Khanfar leaned forward on the couch and took a sip of his tea. "Look," he said. "Let me tell you something. Because of Al Jazeera, Qatar was placed on the map of the Arab World and internationally as a great force of soft power in the region. Of course. Al Jazeera put the name of Qatar everywhere. And I think this is the greatest. What did Al Jazeera give Qatar? Al Jazeera gave Qatar a name, branding, a position, and Al Jazeera gave Qatar a window to the world. So definitely Qatar benefitted from Al Jazeera, definitely. But all that was done without Qatar using Al Jazeera as a political tool. If Qatar were to use Al Jazeera as a tool, that's it. Al Jazeera is over, and the Qataris know that. That is why they don't push to take over Al Jazeera's editorial. Once they use Al Jazeera as a political tool, Al Jazeera is down. What we achieved in 15 years could be abolished in 15 days."

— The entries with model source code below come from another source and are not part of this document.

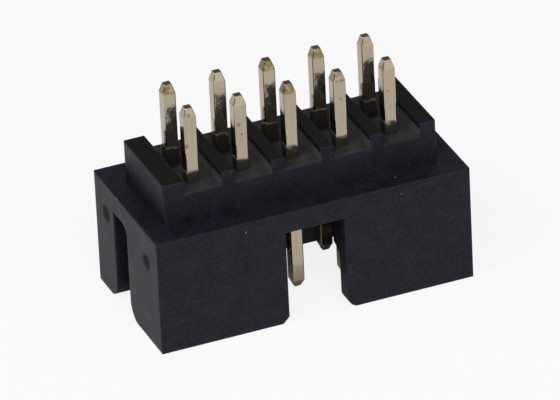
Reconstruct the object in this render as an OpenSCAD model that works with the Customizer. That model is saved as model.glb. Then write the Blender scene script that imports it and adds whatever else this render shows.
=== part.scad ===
// Two-row shrouded box header for ribbon cable plugs, with straight solder tails.
// It stands on its mating rim with the tails up. X runs along the rows, the side
// with the key slot faces -Y, and the origin is at the middle of the rim.
// All sizes are in millimetres.

/* [Contacts] */
// Contacts in each of the two rows
columns = 5; // [3:1:20]
// Distance between neighbouring contacts, along and across the rows
pitch = 2.0; // [1.9:0.05:2.1]
// Side of the square pin
pin_side = 0.5; // [0.44:0.01:0.54]
// Radius along the pin's four long edges
pin_edge_r = 0.04; // [0.02:0.01:0.06]
// Side of the small flat on each end of a pin
pin_tip_side = 0.28; // [0.16:0.01:0.34]
// Length of the taper on the solder tail
tail_taper = 0.4; // [0.2:0.05:0.8]
// Length of the taper on the mating end
mating_taper = 0.3; // [0.2:0.05:0.8]
// Height of the tails above the ribs that rest on the board
tail_length = 2.55; // [1.6:0.01:4]
// Distance of the mating ends behind the rim
tip_recess = 0.23; // [0.1:0.01:0.8]

/* [Shroud] */
// Distance from the last contact to the shroud's end face
shroud_end = 2.32; // [2.2:0.01:3]
// Width of the shroud across the rows
shroud_w = 6.3; // [6:0.05:6.6]
// Height of the shroud from its rim to the ledge
shroud_h = 4.7; // [4.6:0.05:5.5]
// Thickness of the four walls
wall = 1.2; // [1:0.05:1.2]
// Depth of the plug's cavity
cavity_depth = 3.86; // [3.6:0.02:4]
// Radius of the cavity's upright corners
cavity_corner_r = 0.25; // [0.1:0.05:0.5]
// Height and width of the chamfer round the mouth of the cavity
lead_in = 0.05; // [0.02:0.01:0.3]
// Radius of the upright outer corners
corner_r = 0.06; // [0.05:0.01:0.3]
// Radius along the other outer edges
edge_r = 0.03; // [0.02:0.01:0.05]

/* [Key slot] */
// Width of the slot for the plug's key
key_w = 2.38; // [2:0.02:2.6]
// Radius of the slot's mouth on the +X side
key_mouth_r = 0.46; // [0.2:0.02:0.8]
// Chamfer of the slot's mouth on the -X side
key_mouth_chamfer = 0.27; // [0.1:0.01:0.5]
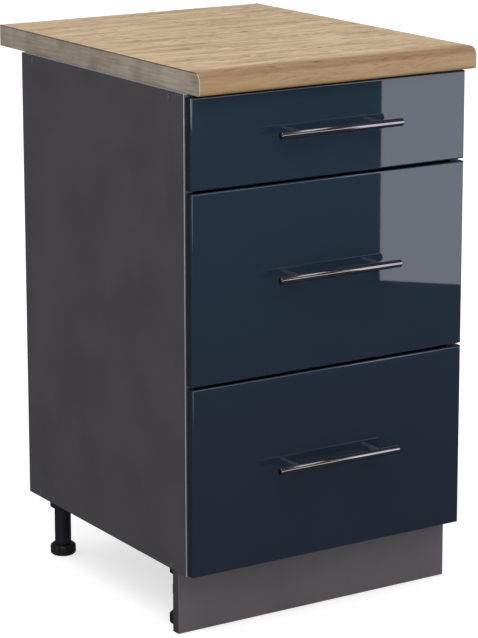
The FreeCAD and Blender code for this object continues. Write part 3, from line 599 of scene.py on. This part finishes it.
def makeWorktop():
    low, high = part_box("worktop")
    outline = worktopOutline(low, high)
    count = len(outline)
    wrapped = count - 2                                 # the laminate ends under the front edge
    distance = [sum(math.dist(outline[k], outline[k + 1]) for k in range(i, wrapped)) for i in range(count)]
    bm = bmesh.new()
    wrap = bm.loops.layers.uv.new("wrap")
    rows = [[bm.verts.new((x, y, z)) for y, z in outline] for x in (low.x, high.x)]
    for i in range(count):
        j = (i + 1) % count
        face = bm.faces.new((rows[0][i], rows[0][j], rows[1][j], rows[1][i]))
        face.material_index = 0 if i < wrapped else i - wrapped + 1
        for loop, k in zip(face.loops, (i, j, j, i)):
            loop[wrap].uv = (loop.vert.co.x, distance[k])
    for row in rows:
        bm.faces.new(row).material_index = 2
    item = makeObject("worktopBoard", bm, [oak, kraft, chipboard], worktop["flatAbove"])
    settle(item, "carcass", "oak_laminate", "worktop")


def makeEndStrips():
    low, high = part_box("worktop_end_bands")
    bm = bmesh.new()
    for outer, inward in ((low.x, 1), (high.x, -1)):
        rings = []
        for depth, shrink in ((worktop["strip"], 0.0), (worktop["arris"], 0.0), (0.0, worktop["arris"])):
            x = outer + inward * depth
            rings.append([bm.verts.new((x, y, z)) for y, z in worktopOutline(low, high, shrink)])
        for first, second in zip(rings, rings[1:]):
            for i in range(len(first)):
                j = (i + 1) % len(first)
                bm.faces.new((first[i], first[j], second[j], second[i]))
        bm.faces.new(rings[0])
        bm.faces.new(rings[-1])
    item = makeObject("worktopEndStrips", bm, [oakEnd], worktop["flatAbove"])
    settle(item, "carcass", "oak_end_strip", "worktop_end_bands")


makeWorktop()
makeEndStrips()
print("worktop made")


# carcass

carcass = {"board": 16 * mm, "bandArris": 0.8 * mm, "plinthArris": 0.6 * mm}
confirmats = {"fromFront": 46 * mm, "fromRear": 34 * mm, "sink": 0.4 * mm,
              "sizes": {"Head Radius": 5 * mm, "Head Height": 3 * mm, "Top Share": 0.93,
                        "Shank Radius": 3.5 * mm, "Shank Length": 46 * mm, "Recess Radius": 2.3 * mm,
                        "Recess Depth": 2 * mm, "Cross Recess": False, "Seed": 3}}
panScrews = {"fromSide": 110 * mm, "railHalf": 45 * mm,
             "sizes": {"Head Radius": 4 * mm, "Head Height": 2.2 * mm, "Top Share": 0.72,
                       "Shank Radius": 2 * mm, "Shank Length": 34 * mm, "Recess Radius": 2.2 * mm,
                       "Recess Depth": 1.3 * mm, "Cross Recess": True, "Seed": 5}}

for side in sides:
    paint("side_panel_" + side, sideMelamine)
for node in ("bottom_panel", "top_rail_front", "top_rail_rear"):
    paint(node, boardMelamine)
paint("back_panel", fibreboard)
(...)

As for now, Khanfar is working on launching a new Qatar-backed organization to protect journalists, and just maybe, he said laughing, carving out a little more time in the Sheraton pool.
* -- A representative of Al Jazeera writes of the network's special report on Bahrain, "The scheduling for it changed (after the fourth airing), as happens at rolling news channels. The documentary was aired again as we said would happen, its still on the Al Jazeera website to watch anytime, and we are showing it at upcoming film festivals."